- INSTRUCTION
Begin at the line containing "part finishes it." in the entries below and end at the line containing "along every row."; transcribe that range exactly and nothing outside it.

- SUPPLIED MATERIAL
■ ■ ■ ■ ■ ■ ■
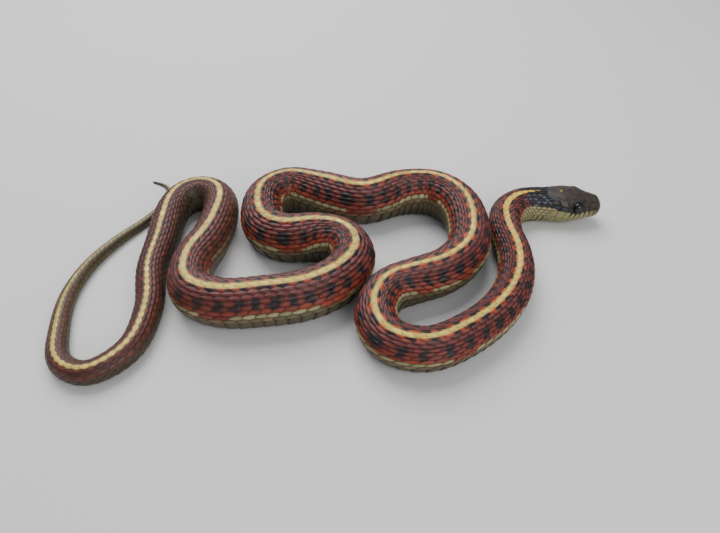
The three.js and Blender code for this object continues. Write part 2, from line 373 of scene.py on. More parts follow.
■ ■ ■ ■ ■ ■ ■
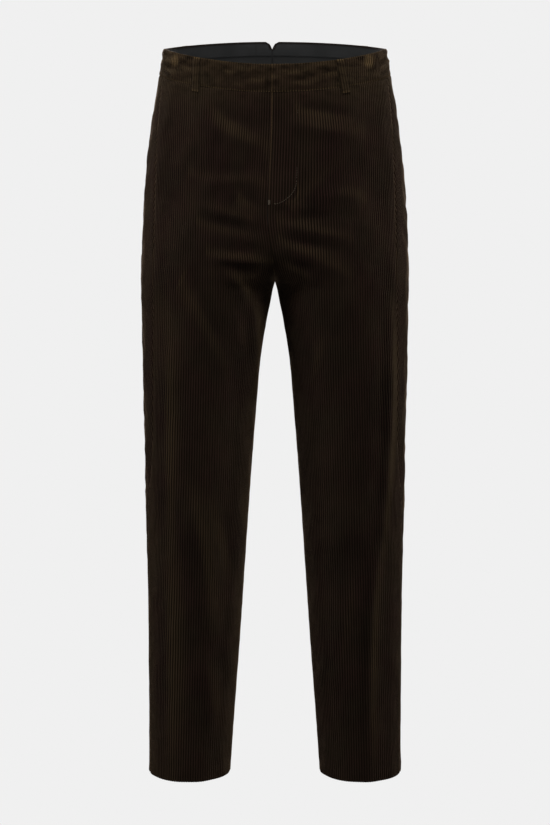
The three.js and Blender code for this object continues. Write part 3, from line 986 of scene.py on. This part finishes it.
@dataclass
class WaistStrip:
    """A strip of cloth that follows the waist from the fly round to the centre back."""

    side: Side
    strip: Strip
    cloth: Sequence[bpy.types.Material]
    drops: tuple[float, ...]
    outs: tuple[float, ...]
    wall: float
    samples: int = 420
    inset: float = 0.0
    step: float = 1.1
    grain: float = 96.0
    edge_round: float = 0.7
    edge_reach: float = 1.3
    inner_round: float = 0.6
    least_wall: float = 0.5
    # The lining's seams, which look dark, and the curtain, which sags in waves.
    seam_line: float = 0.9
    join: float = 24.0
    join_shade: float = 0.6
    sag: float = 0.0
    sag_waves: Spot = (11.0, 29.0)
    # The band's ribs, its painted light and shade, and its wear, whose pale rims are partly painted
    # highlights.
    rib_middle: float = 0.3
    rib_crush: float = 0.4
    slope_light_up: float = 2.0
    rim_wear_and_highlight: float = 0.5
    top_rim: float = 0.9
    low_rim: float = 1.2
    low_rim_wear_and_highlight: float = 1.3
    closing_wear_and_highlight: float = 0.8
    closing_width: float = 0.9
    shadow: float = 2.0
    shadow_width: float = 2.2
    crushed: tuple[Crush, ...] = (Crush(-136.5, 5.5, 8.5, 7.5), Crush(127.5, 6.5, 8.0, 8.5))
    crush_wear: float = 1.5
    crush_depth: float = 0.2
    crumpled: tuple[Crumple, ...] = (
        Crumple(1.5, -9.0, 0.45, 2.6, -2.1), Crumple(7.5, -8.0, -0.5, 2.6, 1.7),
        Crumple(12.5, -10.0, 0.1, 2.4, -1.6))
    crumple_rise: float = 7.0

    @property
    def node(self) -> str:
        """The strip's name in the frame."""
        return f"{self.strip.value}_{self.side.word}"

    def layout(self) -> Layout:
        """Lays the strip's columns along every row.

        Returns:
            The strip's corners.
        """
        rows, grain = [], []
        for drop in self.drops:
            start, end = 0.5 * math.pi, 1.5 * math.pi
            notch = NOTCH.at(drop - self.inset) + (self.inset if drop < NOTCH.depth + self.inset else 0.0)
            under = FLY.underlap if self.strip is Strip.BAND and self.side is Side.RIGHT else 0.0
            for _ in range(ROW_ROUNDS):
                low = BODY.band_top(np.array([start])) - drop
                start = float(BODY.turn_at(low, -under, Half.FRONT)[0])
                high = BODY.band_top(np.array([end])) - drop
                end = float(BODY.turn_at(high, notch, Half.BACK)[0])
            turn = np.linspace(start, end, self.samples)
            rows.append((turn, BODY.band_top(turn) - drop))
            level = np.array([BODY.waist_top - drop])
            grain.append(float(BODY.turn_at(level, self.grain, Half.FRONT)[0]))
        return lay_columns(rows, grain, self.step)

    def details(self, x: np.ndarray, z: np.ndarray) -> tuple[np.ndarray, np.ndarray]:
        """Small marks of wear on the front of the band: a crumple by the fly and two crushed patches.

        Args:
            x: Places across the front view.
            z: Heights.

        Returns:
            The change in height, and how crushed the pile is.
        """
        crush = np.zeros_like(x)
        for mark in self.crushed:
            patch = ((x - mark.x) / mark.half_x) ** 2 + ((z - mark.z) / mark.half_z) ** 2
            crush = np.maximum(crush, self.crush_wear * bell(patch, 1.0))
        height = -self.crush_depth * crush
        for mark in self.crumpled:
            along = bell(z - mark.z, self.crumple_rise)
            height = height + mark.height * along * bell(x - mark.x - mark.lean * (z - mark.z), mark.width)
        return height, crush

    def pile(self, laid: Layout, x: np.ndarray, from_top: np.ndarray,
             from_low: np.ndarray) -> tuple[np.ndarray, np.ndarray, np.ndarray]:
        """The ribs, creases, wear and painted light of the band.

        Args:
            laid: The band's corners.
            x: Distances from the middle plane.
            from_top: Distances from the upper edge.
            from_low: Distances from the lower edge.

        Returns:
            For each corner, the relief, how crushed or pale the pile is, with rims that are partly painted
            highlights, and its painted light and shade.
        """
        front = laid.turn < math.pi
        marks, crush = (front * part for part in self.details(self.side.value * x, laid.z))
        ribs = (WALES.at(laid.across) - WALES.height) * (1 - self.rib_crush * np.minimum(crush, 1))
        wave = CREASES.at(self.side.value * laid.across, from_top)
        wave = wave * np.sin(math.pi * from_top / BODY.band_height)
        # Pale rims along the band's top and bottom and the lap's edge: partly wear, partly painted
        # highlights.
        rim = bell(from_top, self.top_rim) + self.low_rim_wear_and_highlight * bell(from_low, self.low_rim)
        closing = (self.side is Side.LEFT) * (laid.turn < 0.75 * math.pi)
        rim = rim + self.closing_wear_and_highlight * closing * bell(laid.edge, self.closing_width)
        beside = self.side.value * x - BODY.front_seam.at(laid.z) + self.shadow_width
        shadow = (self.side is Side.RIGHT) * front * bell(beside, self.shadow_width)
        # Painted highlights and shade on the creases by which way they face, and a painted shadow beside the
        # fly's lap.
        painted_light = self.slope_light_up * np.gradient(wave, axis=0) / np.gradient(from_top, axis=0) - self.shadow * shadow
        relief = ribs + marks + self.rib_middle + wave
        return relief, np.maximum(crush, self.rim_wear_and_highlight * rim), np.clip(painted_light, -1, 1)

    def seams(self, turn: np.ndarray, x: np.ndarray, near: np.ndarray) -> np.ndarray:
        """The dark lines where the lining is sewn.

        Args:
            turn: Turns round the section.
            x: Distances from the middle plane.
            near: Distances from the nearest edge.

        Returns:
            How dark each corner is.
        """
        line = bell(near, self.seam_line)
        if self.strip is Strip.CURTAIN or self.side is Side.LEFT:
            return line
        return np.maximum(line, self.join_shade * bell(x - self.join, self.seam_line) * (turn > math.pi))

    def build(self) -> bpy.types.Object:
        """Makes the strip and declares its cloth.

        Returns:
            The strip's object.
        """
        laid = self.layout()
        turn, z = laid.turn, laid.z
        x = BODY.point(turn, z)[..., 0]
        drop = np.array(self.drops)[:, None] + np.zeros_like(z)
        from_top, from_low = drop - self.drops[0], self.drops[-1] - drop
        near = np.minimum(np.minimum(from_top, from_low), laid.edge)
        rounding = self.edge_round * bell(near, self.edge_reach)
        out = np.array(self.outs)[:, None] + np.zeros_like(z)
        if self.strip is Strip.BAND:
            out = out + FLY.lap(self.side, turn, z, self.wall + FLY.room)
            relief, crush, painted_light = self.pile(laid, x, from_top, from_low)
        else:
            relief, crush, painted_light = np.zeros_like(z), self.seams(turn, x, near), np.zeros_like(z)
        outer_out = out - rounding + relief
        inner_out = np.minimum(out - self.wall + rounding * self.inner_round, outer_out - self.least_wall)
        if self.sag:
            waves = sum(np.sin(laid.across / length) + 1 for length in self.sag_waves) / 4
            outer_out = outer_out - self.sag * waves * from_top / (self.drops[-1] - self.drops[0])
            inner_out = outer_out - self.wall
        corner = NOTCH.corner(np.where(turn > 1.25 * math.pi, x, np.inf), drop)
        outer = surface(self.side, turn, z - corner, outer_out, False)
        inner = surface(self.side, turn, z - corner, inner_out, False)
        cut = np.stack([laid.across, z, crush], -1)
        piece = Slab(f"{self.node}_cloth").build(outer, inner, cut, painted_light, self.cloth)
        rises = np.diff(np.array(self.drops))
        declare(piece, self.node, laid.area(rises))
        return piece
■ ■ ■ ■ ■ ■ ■
- RESPONSE TO THIS EXERCISE
The three.js and Blender code for this object continues. Write part 3, from line 986 of scene.py on. This part finishes it.
@dataclass
class WaistStrip:
    """A strip of cloth that follows the waist from the fly round to the centre back."""

    side: Side
    strip: Strip
    cloth: Sequence[bpy.types.Material]
    drops: tuple[float, ...]
    outs: tuple[float, ...]
    wall: float
    samples: int = 420
    inset: float = 0.0
    step: float = 1.1
    grain: float = 96.0
    edge_round: float = 0.7
    edge_reach: float = 1.3
    inner_round: float = 0.6
    least_wall: float = 0.5
    # The lining's seams, which look dark, and the curtain, which sags in waves.
    seam_line: float = 0.9
    join: float = 24.0
    join_shade: float = 0.6
    sag: float = 0.0
    sag_waves: Spot = (11.0, 29.0)
    # The band's ribs, its painted light and shade, and its wear, whose pale rims are partly painted
    # highlights.
    rib_middle: float = 0.3
    rib_crush: float = 0.4
    slope_light_up: float = 2.0
    rim_wear_and_highlight: float = 0.5
    top_rim: float = 0.9
    low_rim: float = 1.2
    low_rim_wear_and_highlight: float = 1.3
    closing_wear_and_highlight: float = 0.8
    closing_width: float = 0.9
    shadow: float = 2.0
    shadow_width: float = 2.2
    crushed: tuple[Crush, ...] = (Crush(-136.5, 5.5, 8.5, 7.5), Crush(127.5, 6.5, 8.0, 8.5))
    crush_wear: float = 1.5
    crush_depth: float = 0.2
    crumpled: tuple[Crumple, ...] = (
        Crumple(1.5, -9.0, 0.45, 2.6, -2.1), Crumple(7.5, -8.0, -0.5, 2.6, 1.7),
        Crumple(12.5, -10.0, 0.1, 2.4, -1.6))
    crumple_rise: float = 7.0

    @property
    def node(self) -> str:
        """The strip's name in the frame."""
        return f"{self.strip.value}_{self.side.word}"

    def layout(self) -> Layout:
        """Lays the strip's columns along every row.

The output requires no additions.